The technical person was responsible for a revolution that took place in the property market. He created the platform that allows property to be searched for on the internet and branches all over the country could share data. He now applied the same thinking to the art gallery website. The art collector’s site became Google’s top 500 searched sites worldwide.
Excited with the news from Google he called from his basement office to notify the boss who was at the top of the building to break the news. After receiving the news the art collector says, "thanks" and immediately hangs up.

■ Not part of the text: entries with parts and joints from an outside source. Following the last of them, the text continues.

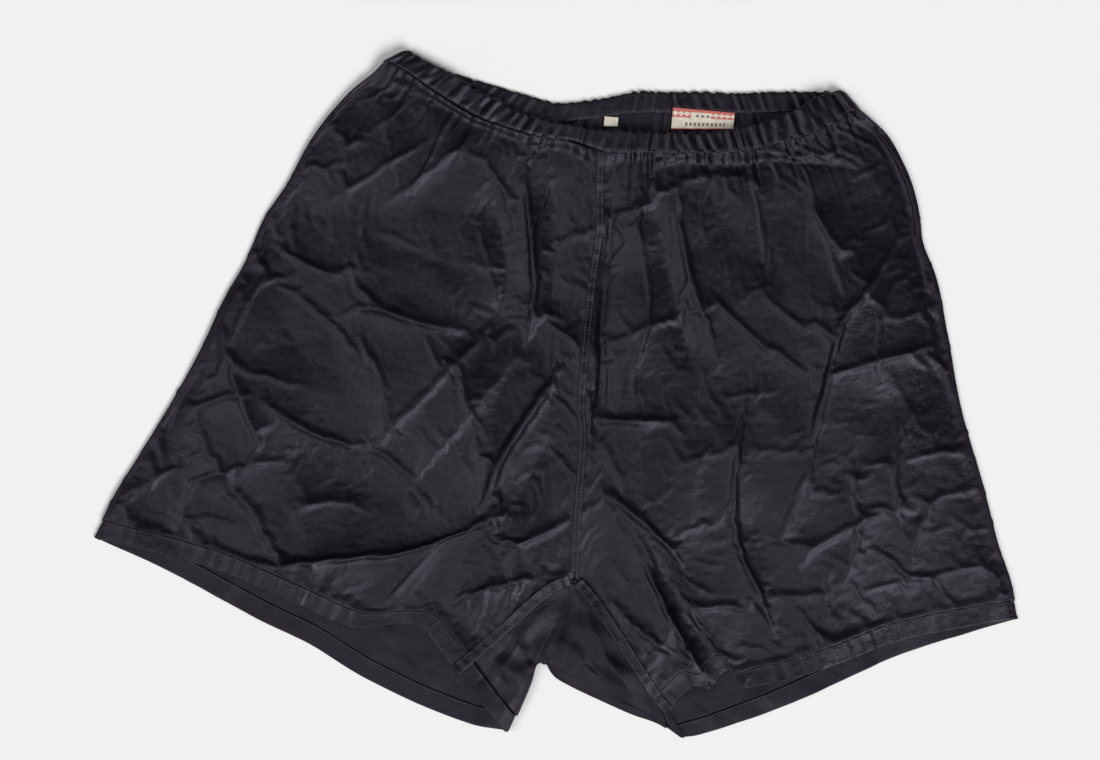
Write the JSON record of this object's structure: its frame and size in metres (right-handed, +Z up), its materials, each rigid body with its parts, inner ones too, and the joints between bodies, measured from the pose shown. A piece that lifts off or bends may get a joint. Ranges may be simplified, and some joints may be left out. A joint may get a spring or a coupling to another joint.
{
  "type": "boxing shorts",
  "caption": "Loose black cotton sateen boxing shorts with a gathered elastic waist, lying flat, with sewn-in labels that lift.",
  "frame": {"origin": "on the table, under the middle of the outline of the shorts lying on their back", "axes": "+Z up from the table, +Y towards the waist, +X towards the wearer's left side"},
  "size_m": [0.704, 0.5063, 0.0143],
  "materials": {
    "sateen": "black cotton sateen, soft sheen, crumpled",
    "sateen_edge": "black cotton sateen, folded and sewn layers",
    "thread": "black cotton sewing thread",
    "elastic": "woven elastic tape, undyed",
    "label_cloth": "off-white woven cotton tape"
  },
  "bodies": {
    "garment": {"right_front_panel": "sateen", "right_back_panel": "sateen", "right_front_hem": "sateen_edge", "right_back_hem": "sateen_edge", "right_side_seam": "sateen_edge", "right_inseam": "sateen_edge", "right_front_hem_stitching": "thread", "right_back_hem_stitching": "thread", "right_inseam_upper_stitching": "thread", "right_inseam_lower_stitching": "thread", "front_seam_right_stitching": "thread", "back_seam_right_stitching": "thread", "left_front_panel": "sateen", "left_back_panel": "sateen", "left_front_hem": "sateen_edge", "left_back_hem": "sateen_edge", "left_side_seam": "sateen_edge", "left_inseam": "sateen_edge", "left_front_hem_stitching": "thread", "left_back_hem_stitching": "thread", "left_inseam_upper_stitching": "thread", "left_inseam_lower_stitching": "thread", "front_seam_left_stitching": "thread", "back_seam_left_stitching": "thread", "waist_casing": "sateen_edge", "waist_elastic": "elastic", "waist_front_stitching": "thread", "waist_back_stitching": "thread", "front_centre_seam": "sateen_edge", "back_centre_seam": "sateen_edge", "maker_label_stitching": "thread", "size_tag_stitching": "thread"},
    "maker_label": {"maker_label": "label_cloth"},
    "size_tag": {"size_tag": "label_cloth"}
  },
  "joints": [
    {"name": "maker_label_lift", "type": "hinge", "parent": "garment", "child": "maker_label", "pos_m": [0.0795, 0.2295, 0.00445], "axis": [-1, 0, 0], "range_deg": [0, 110]},
    {"name": "size_tag_lift", "type": "hinge", "parent": "garment", "child": "size_tag", "pos_m": [0.01025, 0.218, 0.00445], "axis": [-1, 0, 0], "range_deg": [0, 110]}
  ]
}
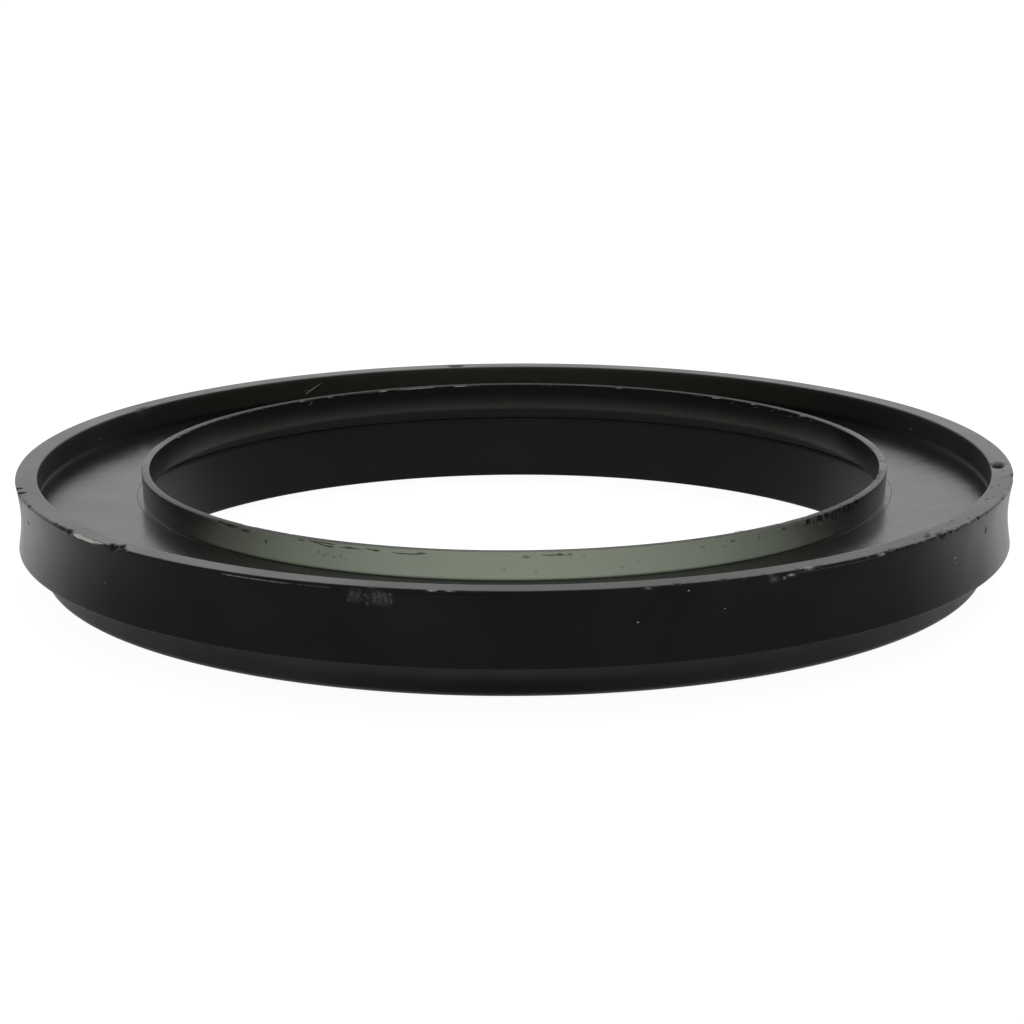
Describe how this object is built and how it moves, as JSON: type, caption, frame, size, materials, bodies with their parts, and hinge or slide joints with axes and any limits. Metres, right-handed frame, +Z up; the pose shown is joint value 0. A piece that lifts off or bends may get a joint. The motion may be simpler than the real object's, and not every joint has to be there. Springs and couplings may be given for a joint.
{
  "type": "toilet flange seal ring",
  "caption": "Round moulded seal for a toilet flange: waisted outer wall, open channel, thin upright lip round the bore and a rounded foot that seats underneath.",
  "frame": {"origin": "centre of the flat underside, on the ring's axis", "axes": "+Z up along the ring's axis, from the foot towards the rim and the lip; X and Y are equivalent"},
  "size_m": [0.15, 0.15, 0.0169],
  "materials": {
    "shell_rubber": "smooth moulded, semi-gloss",
    "lip_rubber": "smooth moulded, semi-gloss, slightly translucent grey-green where thin",
    "sleeve_rubber": "smooth moulded, satin",
    "foot_rubber": "satin moulded",
    "stiffener_steel": "plain pressed strip"
  },
  "bodies": {
    "root": {"outer_shell": "shell_rubber", "lip_collar": "lip_rubber", "bore_sleeve": "sleeve_rubber", "foot_seal": "foot_rubber", "stiffening_ring": "stiffener_steel"}
  },
  "joints": []
}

Later that day, when most other employees had left the building, he came down to the basement (where our techy is located) and asked the techy to sit with him, and set about bestowing his knowledge. He explained; he was one of the world’s richest men and a world famous art collector (he didn’t make his money from art). He reassured the ‘techy’ that getting to 500th was an achievement but being 500th was not a reason for him to celebrate. He would when the site was number one.
With that this technical chap gathered himself and realised that the new goal to be number one was his fuel to the next level.
The business became so popular Google tried to buy it. It was eventually sold for several tens of millions. The art collector could not foresee the development of searching on the internet. Had the brick and mortar gallery been ready, he would have been tens of millions worst off. But passion and hard work simply helps with the 'probability' of getting lucky.